Structural Comparison

The Lesson

The structural identity between these two crises -- playing out in completely different domains, at completely different scales, involving completely different substrates -- is the chapter's thesis made concrete. Financial debt and technical debt are not merely analogous. They are the same pattern: borrowing against the future, interest that compounds, a threshold that is crossed, and a reckoning that cannot be avoided.

The practical lesson is equally clear: the time to manage debt is before the debt trap forms. Once servicing the debt prevents investing in the capacity to repay it, the feedback loop becomes self-sustaining and the options narrow to restructuring (painful) or default (catastrophic). The ancient practice of jubilee -- periodic, scheduled debt reduction before crisis forces it -- is not idealism. It is engineering. It is the system design principle that any system capable of accumulating debt must include a mechanism for periodically cancelling it.

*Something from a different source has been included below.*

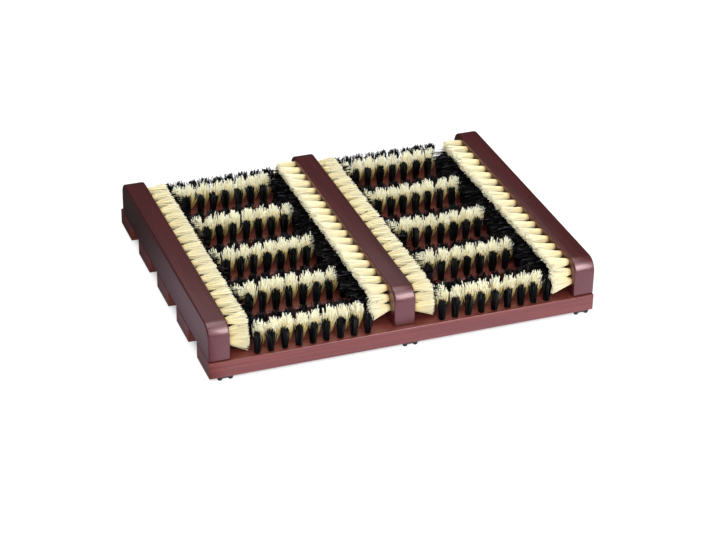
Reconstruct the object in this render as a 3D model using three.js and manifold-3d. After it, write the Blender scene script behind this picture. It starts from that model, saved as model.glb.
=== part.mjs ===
// Boot scraper: a two-lane brush mat of five boards, three rails and rows of bristle tufts.
// Millimetres, +Z up, the front at -Y, centred on the origin, with the feet standing on z = 0.
import * as THREE from "three";
import { mergeVertices } from "three/addons/utils/BufferGeometryUtils.js";
import Module from "manifold-3d";

// Overall sizes
const WIDTH = 440;
const DEPTH = 356;
const CLEARANCE = 0.3;

// Boards that run across the mat
const SLAT_COUNT = 5;
const SLAT_DEPTH = 46;
const SLAT_THICKNESS = 19;
const SLAT_EDGE_RADIUS = 1.5;
const SLAT_END_EASE = 1;

// Rails that run from front to back and stand on the boards
const RAIL_WIDTH = 24;
const RAIL_HEIGHT = 42;
const RAIL_END_RADIUS = 16;
const RAIL_EDGE_RADIUS = 2.5;
const OUTER_RAIL_SET_BACK = 2;
const OUTER_RAIL_BACK_SPACE = 9;
const CENTRE_RAIL_STEP = 5;

// Feet, and how far each one stands to the right of its even place
const FOOT_PAD_LENGTH = 18;
const FOOT_PAD_DEPTH = 5.6;
const FOOT_PAD_THICKNESS = 1.2;
const FOOT_STUD_HEIGHT = 2.8;
const FOOT_STUD_RADIUS = 2.6;
const FOOT_STUD_ROUND = 0.8;
const FOOT_STUD_SPACING = 11.6;
const FOOT_FROM_EDGE = 3.2;
const FOOT_FROM_SIDE = 15;
const FOOT_SHIFTS = [3, 5, 2];

// Wood screws that hold the rails down
const SCREW_HEAD_RADIUS = 4;
const SCREW_HEAD_RIM = 0.5;
const SCREW_HEAD_HEIGHT = 2.9;
const SCREW_SHANK_RADIUS = 2;
const SCREW_LENGTH = 40;
const SCREW_POINT = 6;

// Upright tufts on the boards
const BLACK_PER_ROW = 9;
const END_TUFT_FROM_RAIL = 30.4;
const BLACK_ROW_FROM_EDGE = 7;
const BLACK_TUFT_HEIGHT = 22;
const CREAM_TUFT_HEIGHT = 28;
const TUFT_ROOT_WIDTH = 4.6;
const TUFT_TIP_WIDTH = 8.4;
const TUFT_STRIP_WIDTH = 8;
const STRIP_THICKNESS = 1.2;
const STRIP_TIE_WIDTH = 5;
const STRIP_TIE_COVER = 1;

// Sideways tufts on the rails
const SIDE_CREAM_COUNT = 18;
const SIDE_ROW_FROM_END = 21.4;
const SIDE_CREAM_HEIGHT = 34.5;
const SIDE_CREAM_LENGTH = 24;
const SIDE_CREAM_ROOT = 5.6;
const SIDE_CREAM_TIP = 8.2;
const SIDE_CREAM_STRIP = 6.4;
const SIDE_BLACK_HEIGHT = 26.2;
const SIDE_BLACK_LENGTH = 31;
const SIDE_BLACK_ROOT = 5;
const SIDE_BLACK_TIP = 6.8;
const SIDE_BLACK_STRIP = 6.4;

// Cream tufts that turn down each end of a rail's row, as distance past its last tuft and height
const COLUMN_TUFTS = [
  [6, 24.7],
  [10, 14.7],
];
const COLUMN_STRIP_START = 2.6;
const COLUMN_STRIP_END = 13.4;
const COLUMN_STRIP_FOOT = 11;

// How far the brushes of each rail face stand behind the middle of their rail
const LEFT_RAIL_SHIFT = 0;
const CENTRE_RAIL_LEFT_SHIFT = 5;
const CENTRE_RAIL_RIGHT_SHIFT = -4;
const RIGHT_RAIL_SHIFT = -2;

// Colours and surfaces
const WOOD = { color: 0x6b3533, roughness: 0.38, metalness: 0 };
const BLACK_BRISTLE = { color: 0x1b1f24, roughness: 0.6, metalness: 0 };
const CREAM_BRISTLE = { color: 0xf2e3b6, roughness: 0.65, metalness: 0 };
const RUBBER = { color: 0x17181a, roughness: 0.8, metalness: 0 };
const STEEL = { color: 0xb9b6ae, roughness: 0.35, metalness: 1 };

// Places that follow from the sizes
const FOOT_HEIGHT = FOOT_PAD_THICKNESS + FOOT_STUD_HEIGHT;
const SLAT_TOP = FOOT_HEIGHT + SLAT_THICKNESS;
const SLAT_PITCH = (DEPTH - SLAT_DEPTH) / (SLAT_COUNT - 1);
const FRONT = -DEPTH / 2;
const RAIL_LENGTH = DEPTH - OUTER_RAIL_SET_BACK - OUTER_RAIL_BACK_SPACE;
const CENTRE_RAIL_SET_BACK = OUTER_RAIL_SET_BACK + CENTRE_RAIL_STEP;
const SLAT_Y = Array.from({ length: SLAT_COUNT }, (_, i) => FRONT + SLAT_DEPTH / 2 + i * SLAT_PITCH);
const RAIL_X = WIDTH / 2 - RAIL_WIDTH / 2;
const SCREW_X = [-RAIL_X, 0, RAIL_X];
const SIDE_NAMES = ["left", "centre", "right"];
const LANE_WIDTH = RAIL_X - RAIL_WIDTH;
const LANE_X = RAIL_X / 2;
const TUFT_PITCH = (LANE_WIDTH - 2 * END_TUFT_FROM_RAIL) / (BLACK_PER_ROW - 1);
const SIDE_ROW_END = RAIL_LENGTH / 2 - SIDE_ROW_FROM_END;
const SIDE_PITCH = (2 * SIDE_ROW_END) / (SIDE_CREAM_COUNT - 1);

const wasm = await Module();
wasm.setup();

// A closed three.js geometry as a manifold solid, without the faces that collapsed
function solid(geometry) {
  const bare = geometry.clone();
  bare.deleteAttribute("normal");
  bare.deleteAttribute("uv");
  const merged = mergeVertices(bare, 1e-4);
  const index = merged.index.array;
  const faces = [];
  for (let i = 0; i < index.length; i += 3) {
    const [a, b, c] = [index[i], index[i + 1], index[i + 2]];
    if (a !== b && b !== c && c !== a) faces.push(a, b, c);
  }
  const mesh = new wasm.Mesh({
    numProp: 3,
    vertProperties: merged.attributes.position.array,
    triVerts: new Uint32Array(faces),
  });
  return new wasm.Manifold(mesh);
}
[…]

Connection to Chapter 2 (Feedback Loops): Both crises exhibit the same positive feedback loop: debt accumulates, interest compounds, compounding reduces capacity to repay, reduced capacity increases the debt. The loop is self-reinforcing in both domains. The only structural difference is the speed of the cycle -- financial markets can compound in days, while technical debt compounds over months and years -- but the trajectory is identical.

Connection to Chapter 28 (Dark Knowledge): In both cases, critical knowledge about the severity of the debt was dark. In the financial crisis, the true risk of mortgage-backed securities was obscured by layers of packaging and complexity -- the people who understood the underlying loans were not the people making investment decisions. At Velocitas, the true extent of the technical debt was known to the engineers but was illegible to the business leaders who made resource allocation decisions. In both cases, the darkness of the debt knowledge delayed intervention until the crisis was unavoidable.